Personally, I’ve really enjoyed XCOM2. Yes, they bumped up the difficulty, but in return they gave players a whole host of tools and interesting mechanics to utilize, like concealment and evacuation, which to me makes it easier than the prior editions. I’ve completed a Commander Ironman run and Exquisite Timing run – the latter being the most challenging achievement in the game (only 0.3% of players so far have mastered it).

Exquisite Timing is the hardest and most interesting game variation – and to me is THE definitive version of XCOM2. It’s an extremely short game where you have to complete the game in hard mode in about half the time it typically takes the average player. It’s a mad scramble for time; you will be fighting the most difficult missions in the game with an inexperienced force using inferior weapons.
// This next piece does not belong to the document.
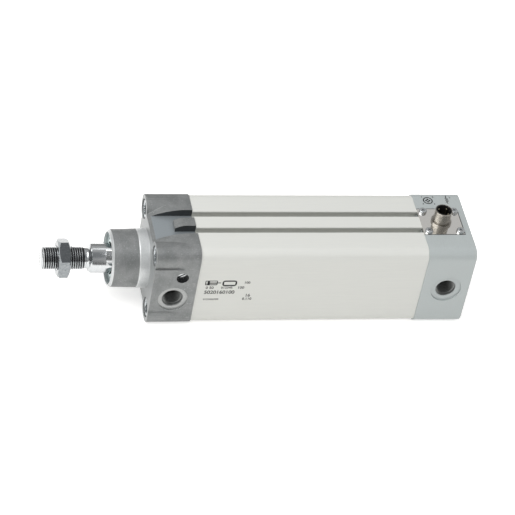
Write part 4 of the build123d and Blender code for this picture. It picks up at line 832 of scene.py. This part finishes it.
def flatMesh(faces):
    # each face is a loop of (across, up) points in mm
    bm = bmesh.new()
    for loop in faces:
        bm.faces.new([bm.verts.new((u * mm, v * mm, 0)) for u, v in loop])
    bmesh.ops.recalc_face_normals(bm, faces=bm.faces)
    for face in bm.faces:
        if face.normal.z < 0:
            face.normal_flip()
    mesh = bpy.data.meshes.new("mark")
    bm.to_mesh(mesh)
    bm.free()
    return mesh


def line(u0, v0, u1, v1, width):
    # a stroke between two points
    length = math.hypot(u1 - u0, v1 - v0)
    du, dv = (u1 - u0) / length * width / 2, (v1 - v0) / length * width / 2
    return [(u0 - dv, v0 + du), (u0 + dv, v0 - du), (u1 + dv, v1 - du), (u1 - dv, v1 + du)]


def loopStrokes(points, width):
    return [line(*a, *b, width) for a, b in zip(points, points[1:] + points[:1])]


def roundedBox(u0, v0, u1, v1, radius):
    points = []
    for cu, cv, start in ((u1 - radius, v1 - radius, 0), (u0 + radius, v1 - radius, 90),
                          (u0 + radius, v0 + radius, 180), (u1 - radius, v0 + radius, 270)):
        for step in range(4):
            angle = math.radians(start + 30 * step)
            points.append((cu + radius * math.cos(angle), cv + radius * math.sin(angle)))
    return points


def circlePoints(u, v, radius, steps=20):
    return [(u + radius * math.cos(2 * math.pi * i / steps), v + radius * math.sin(2 * math.pi * i / steps))
            for i in range(steps)]


def numberMesh(words, height, left, foot):
    curve = bpy.data.curves.new("number", "FONT")
    curve.body = words
    curve.size = height * mm / 0.72  # the font's figures are 0.72 of its size
    curve.offset = height * 0.03 * mm  # bolder
    holder = bpy.data.objects.new("number", curve)
    scene.collection.objects.link(holder)
    mesh = bpy.data.meshes.new_from_object(holder.evaluated_get(bpy.context.evaluated_depsgraph_get()))
    bpy.data.objects.remove(holder)
    mesh.transform(Matrix.Translation((left * mm, foot * mm, 0)))
    return mesh


# the drawing of a cylinder with its rod, and a rounded frame
strokes = loopStrokes(marks["drawing"], marks["drawingWidth"])
strokes += [line(*part) for part in marks["drawnParts"]]
strokes += loopStrokes(roundedBox(*marks["box"]), marks["boxWidth"])
barrelMarks = joinMeshes("barrelMarks", [flatMesh([loop]) for loop in strokes] +
                         [numberMesh(*words) for words in marks["numbers"]])
ontoSide = Matrix.Rotation(math.radians(90), 4, "X")
placed(barrelMarks, ontoSide, 0, marks["side"] - marks["lift"], 0)

# the socket's four pins in their ring, and a zigzag
u, v = marks["socket"]
ringRadius, ringWidth = marks["socketRing"]
ringStrokes = loopStrokes(circlePoints(u, v, ringRadius), ringWidth)
off, pinRadius = marks["pin"]
ringStrokes += [circlePoints(u + du, v + dv, pinRadius, 10) for du, dv in ((-off, 0), (off, 0), (0, -off), (0, off))]
zigzag = marks["zigzag"]
ringStrokes += [line(*a, *b, marks["zigzagWidth"]) for a, b in zip(zigzag, zigzag[1:])]
capMarks = joinMeshes("capMarks", [flatMesh([loop]) for loop in ringStrokes] +
                      [numberMesh(*words) for words in marks["capNumbers"]])
placed(capMarks, Matrix(), 0, 0, marks["top"] + marks["lift"])

addPiece("barrelMarks", barrelMarks, mixed["mark"], "cylinder_body")
addPiece("capMarks", capMarks, mixed["mark"], "cylinder_body")
print("marks laid")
It feels just like how I would imagine the survivors of the alien invasion would feel – faced with overwhelming odds, outgunned and out of time. You can probably advance your tech level to either plasma weapons, power armor or psionics, but not more than one of those (and in my first playthrough I got none of the three) – while in a regular, unrestricted playthrough, most players will obtain all of them.

But isn’t that great, having to make a meaningful choice about what options best fit your play style and strategy rather than getting everything? You feel like a real project manager or CEO, plotting out potential timelines and making sure your project dependencies line up, making sure you have enough slack in the system to account for contingencies and the inevitable failure or two, making sacrifices where necessary to achieve your final goal. The best games evoke a compelling fantasy or role play for the player, and XCOM2 does this very, very well.